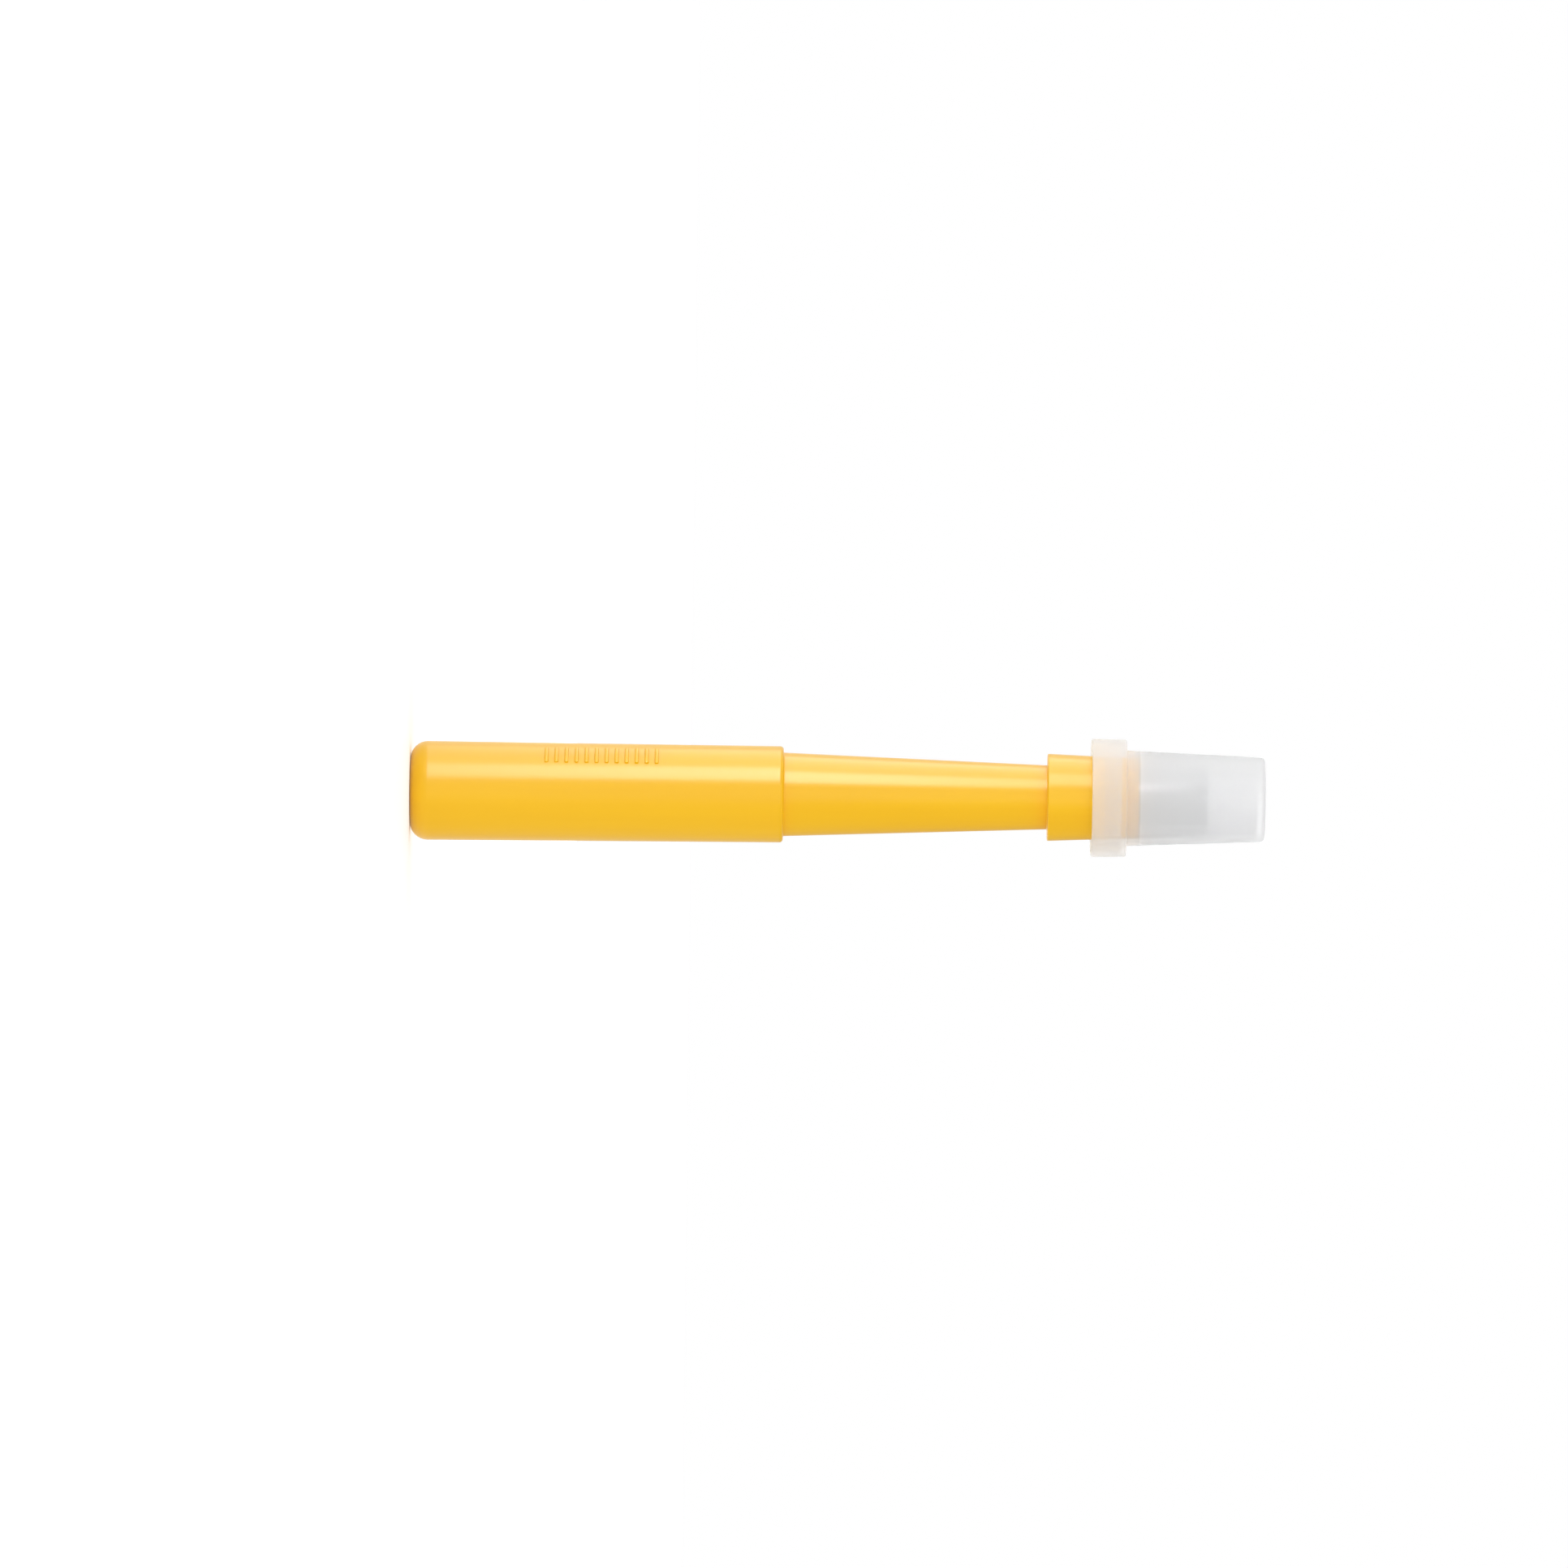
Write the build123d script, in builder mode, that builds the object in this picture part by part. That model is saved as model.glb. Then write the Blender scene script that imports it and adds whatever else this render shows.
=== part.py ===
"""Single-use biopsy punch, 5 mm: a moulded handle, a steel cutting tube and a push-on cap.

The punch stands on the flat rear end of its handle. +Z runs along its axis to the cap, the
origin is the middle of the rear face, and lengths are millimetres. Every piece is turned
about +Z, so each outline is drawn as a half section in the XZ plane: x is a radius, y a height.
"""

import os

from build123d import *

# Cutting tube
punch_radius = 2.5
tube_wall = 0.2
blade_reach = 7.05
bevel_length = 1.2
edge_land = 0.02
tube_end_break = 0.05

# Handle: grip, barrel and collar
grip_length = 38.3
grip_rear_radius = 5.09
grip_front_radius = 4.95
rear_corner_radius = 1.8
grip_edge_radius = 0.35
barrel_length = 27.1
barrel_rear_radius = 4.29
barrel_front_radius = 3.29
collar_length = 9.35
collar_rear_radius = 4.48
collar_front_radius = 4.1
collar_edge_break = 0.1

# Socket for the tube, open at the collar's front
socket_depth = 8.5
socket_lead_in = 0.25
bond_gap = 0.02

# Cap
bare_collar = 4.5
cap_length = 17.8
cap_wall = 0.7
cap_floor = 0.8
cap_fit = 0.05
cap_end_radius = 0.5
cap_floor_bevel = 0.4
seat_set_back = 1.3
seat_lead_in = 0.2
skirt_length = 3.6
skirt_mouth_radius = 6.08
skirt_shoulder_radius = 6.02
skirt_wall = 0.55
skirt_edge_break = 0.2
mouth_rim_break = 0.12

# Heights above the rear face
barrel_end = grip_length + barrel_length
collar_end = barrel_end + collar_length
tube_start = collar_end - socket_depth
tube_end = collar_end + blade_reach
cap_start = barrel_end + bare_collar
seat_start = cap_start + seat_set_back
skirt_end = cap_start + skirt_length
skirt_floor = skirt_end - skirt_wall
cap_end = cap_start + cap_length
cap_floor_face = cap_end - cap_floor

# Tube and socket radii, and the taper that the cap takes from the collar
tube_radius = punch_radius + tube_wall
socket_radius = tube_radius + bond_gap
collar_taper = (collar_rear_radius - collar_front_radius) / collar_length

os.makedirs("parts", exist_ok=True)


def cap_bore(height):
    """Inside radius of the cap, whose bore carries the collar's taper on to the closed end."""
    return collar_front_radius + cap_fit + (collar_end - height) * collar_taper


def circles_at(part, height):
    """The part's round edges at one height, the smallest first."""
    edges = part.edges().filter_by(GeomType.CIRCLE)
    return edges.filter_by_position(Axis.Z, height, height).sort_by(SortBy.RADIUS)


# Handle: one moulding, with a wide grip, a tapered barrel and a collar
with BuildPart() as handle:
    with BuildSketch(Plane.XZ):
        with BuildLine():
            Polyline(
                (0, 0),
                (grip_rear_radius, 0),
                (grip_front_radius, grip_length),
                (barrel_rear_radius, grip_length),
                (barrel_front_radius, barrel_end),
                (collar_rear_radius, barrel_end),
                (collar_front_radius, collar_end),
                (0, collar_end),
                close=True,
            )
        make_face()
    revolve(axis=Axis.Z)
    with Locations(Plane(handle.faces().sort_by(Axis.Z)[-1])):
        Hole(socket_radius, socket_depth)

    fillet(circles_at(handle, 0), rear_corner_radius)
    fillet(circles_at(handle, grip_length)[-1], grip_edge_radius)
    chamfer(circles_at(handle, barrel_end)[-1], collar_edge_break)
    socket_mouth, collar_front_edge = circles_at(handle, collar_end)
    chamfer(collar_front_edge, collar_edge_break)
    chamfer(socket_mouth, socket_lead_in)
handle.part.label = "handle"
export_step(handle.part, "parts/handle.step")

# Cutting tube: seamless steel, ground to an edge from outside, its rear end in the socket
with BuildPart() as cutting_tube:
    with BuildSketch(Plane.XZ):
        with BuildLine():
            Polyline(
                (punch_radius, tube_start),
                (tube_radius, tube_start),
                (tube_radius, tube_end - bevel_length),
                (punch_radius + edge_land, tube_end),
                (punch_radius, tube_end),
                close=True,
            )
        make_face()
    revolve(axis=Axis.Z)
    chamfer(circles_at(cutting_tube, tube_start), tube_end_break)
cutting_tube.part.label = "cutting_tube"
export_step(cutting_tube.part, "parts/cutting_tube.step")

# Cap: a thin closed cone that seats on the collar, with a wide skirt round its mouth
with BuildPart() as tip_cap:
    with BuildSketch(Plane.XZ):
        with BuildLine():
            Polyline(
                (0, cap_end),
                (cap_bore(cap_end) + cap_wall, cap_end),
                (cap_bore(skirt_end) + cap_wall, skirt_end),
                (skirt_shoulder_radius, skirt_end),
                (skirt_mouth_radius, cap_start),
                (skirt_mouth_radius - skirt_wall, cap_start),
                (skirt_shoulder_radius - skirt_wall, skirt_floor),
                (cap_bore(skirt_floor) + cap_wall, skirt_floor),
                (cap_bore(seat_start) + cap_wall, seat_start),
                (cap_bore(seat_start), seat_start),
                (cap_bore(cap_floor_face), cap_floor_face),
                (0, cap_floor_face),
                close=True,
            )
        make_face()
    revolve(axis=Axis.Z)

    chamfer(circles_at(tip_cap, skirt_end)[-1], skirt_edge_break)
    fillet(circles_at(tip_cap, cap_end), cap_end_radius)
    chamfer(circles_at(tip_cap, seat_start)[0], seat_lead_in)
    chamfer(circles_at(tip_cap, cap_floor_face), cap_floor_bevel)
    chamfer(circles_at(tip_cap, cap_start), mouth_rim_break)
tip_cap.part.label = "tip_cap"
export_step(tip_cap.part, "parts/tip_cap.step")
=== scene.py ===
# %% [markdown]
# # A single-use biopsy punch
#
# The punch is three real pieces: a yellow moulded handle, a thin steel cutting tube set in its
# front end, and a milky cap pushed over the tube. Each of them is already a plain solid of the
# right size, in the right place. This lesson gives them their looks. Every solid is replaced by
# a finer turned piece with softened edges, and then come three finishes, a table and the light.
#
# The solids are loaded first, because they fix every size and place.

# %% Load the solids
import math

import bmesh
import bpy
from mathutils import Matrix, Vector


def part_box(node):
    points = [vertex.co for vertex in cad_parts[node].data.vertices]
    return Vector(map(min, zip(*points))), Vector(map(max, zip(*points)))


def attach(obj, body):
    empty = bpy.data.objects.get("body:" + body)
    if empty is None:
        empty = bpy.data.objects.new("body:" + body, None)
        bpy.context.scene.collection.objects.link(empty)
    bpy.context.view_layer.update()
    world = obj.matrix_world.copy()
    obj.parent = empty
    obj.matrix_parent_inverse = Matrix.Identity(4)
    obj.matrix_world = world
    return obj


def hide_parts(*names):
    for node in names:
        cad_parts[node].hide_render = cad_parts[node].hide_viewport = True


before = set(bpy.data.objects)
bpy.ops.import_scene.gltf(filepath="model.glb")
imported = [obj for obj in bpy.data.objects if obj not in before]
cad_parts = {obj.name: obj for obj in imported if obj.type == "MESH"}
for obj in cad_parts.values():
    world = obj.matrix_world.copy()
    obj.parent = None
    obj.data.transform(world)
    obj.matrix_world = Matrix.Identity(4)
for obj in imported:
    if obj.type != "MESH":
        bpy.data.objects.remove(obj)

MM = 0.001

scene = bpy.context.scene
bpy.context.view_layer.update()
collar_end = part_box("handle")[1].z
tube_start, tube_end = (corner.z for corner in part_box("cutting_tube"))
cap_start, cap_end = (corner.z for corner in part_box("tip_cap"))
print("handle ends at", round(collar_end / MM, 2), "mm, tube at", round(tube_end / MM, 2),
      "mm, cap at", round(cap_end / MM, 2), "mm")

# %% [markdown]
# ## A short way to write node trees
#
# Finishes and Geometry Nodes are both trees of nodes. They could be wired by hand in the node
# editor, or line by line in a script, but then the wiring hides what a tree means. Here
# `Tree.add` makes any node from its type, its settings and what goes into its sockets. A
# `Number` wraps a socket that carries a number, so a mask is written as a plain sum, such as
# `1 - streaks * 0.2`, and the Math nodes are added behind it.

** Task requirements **
Your task is to output exactly the lines from the one with "# Cap: a thin" through the one with "if empty is", counting both ends.

** Answer to this task **
# Cap: a thin closed cone that seats on the collar, with a wide skirt round its mouth
with BuildPart() as tip_cap:
    with BuildSketch(Plane.XZ):
        with BuildLine():
            Polyline(
                (0, cap_end),
                (cap_bore(cap_end) + cap_wall, cap_end),
                (cap_bore(skirt_end) + cap_wall, skirt_end),
                (skirt_shoulder_radius, skirt_end),
                (skirt_mouth_radius, cap_start),
                (skirt_mouth_radius - skirt_wall, cap_start),
                (skirt_shoulder_radius - skirt_wall, skirt_floor),
                (cap_bore(skirt_floor) + cap_wall, skirt_floor),
                (cap_bore(seat_start) + cap_wall, seat_start),
                (cap_bore(seat_start), seat_start),
                (cap_bore(cap_floor_face), cap_floor_face),
                (0, cap_floor_face),
                close=True,
            )
        make_face()
    revolve(axis=Axis.Z)

    chamfer(circles_at(tip_cap, skirt_end)[-1], skirt_edge_break)
    fillet(circles_at(tip_cap, cap_end), cap_end_radius)
    chamfer(circles_at(tip_cap, seat_start)[0], seat_lead_in)
    chamfer(circles_at(tip_cap, cap_floor_face), cap_floor_bevel)
    chamfer(circles_at(tip_cap, cap_start), mouth_rim_break)
tip_cap.part.label = "tip_cap"
export_step(tip_cap.part, "parts/tip_cap.step")
=== scene.py ===
# %% [markdown]
# # A single-use biopsy punch
#
# The punch is three real pieces: a yellow moulded handle, a thin steel cutting tube set in its
# front end, and a milky cap pushed over the tube. Each of them is already a plain solid of the
# right size, in the right place. This lesson gives them their looks. Every solid is replaced by
# a finer turned piece with softened edges, and then come three finishes, a table and the light.
#
# The solids are loaded first, because they fix every size and place.

# %% Load the solids
import math

import bmesh
import bpy
from mathutils import Matrix, Vector


def part_box(node):
    points = [vertex.co for vertex in cad_parts[node].data.vertices]
    return Vector(map(min, zip(*points))), Vector(map(max, zip(*points)))


def attach(obj, body):
    empty = bpy.data.objects.get("body:" + body)
    if empty is None:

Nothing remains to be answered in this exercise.